Some of the BBC’s critics say the most alarming area in which the corporation lacks diversity is not in terms of race, sexuality or disability, but in the political outlook of its staff. Ministers in Britain’s Conservative government, and others on the right, have used the language of diversity in criticizing what they claim is the BBC’s liberal bias, with the culture secretary, Oliver Dowden, saying the broadcaster needed to do more to reflect “genuine diversity of thought.”

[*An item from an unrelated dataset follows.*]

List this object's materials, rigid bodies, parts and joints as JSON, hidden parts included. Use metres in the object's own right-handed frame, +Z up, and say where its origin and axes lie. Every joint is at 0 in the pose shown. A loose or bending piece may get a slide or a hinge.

Simon Evans, a self-described right-leaning comedian who sometimes appears on BBC radio shows, said in a telephone interview that the BBC’s comedy output was dominated by left-wing views. “You have to get people in who have diversity of opinion, and views, and skin color as well,” Evans said. “That will crack the ice cap over the culture of the organization,” he added.
Sarpong said diversity of opinion at the BBC would increase if her policies succeeded. “If we’re doing our job, you will have that,” she added.
Sarpong has mingled with stars throughout her career, but she said she’d also gone to every corner of Britain while making TV shows. She knew what made the British people tick, she said, and that would help her succeed. “You’ve got to be looking at how to bring the majority along with you,” she said, and convince them that diversity isn’t a zero-sum game where one group benefits at the expense of others.
“Everybody has their role to play, and it’s very important to know what your role is,” Sarpong said. “I’m very clear about what mine is.”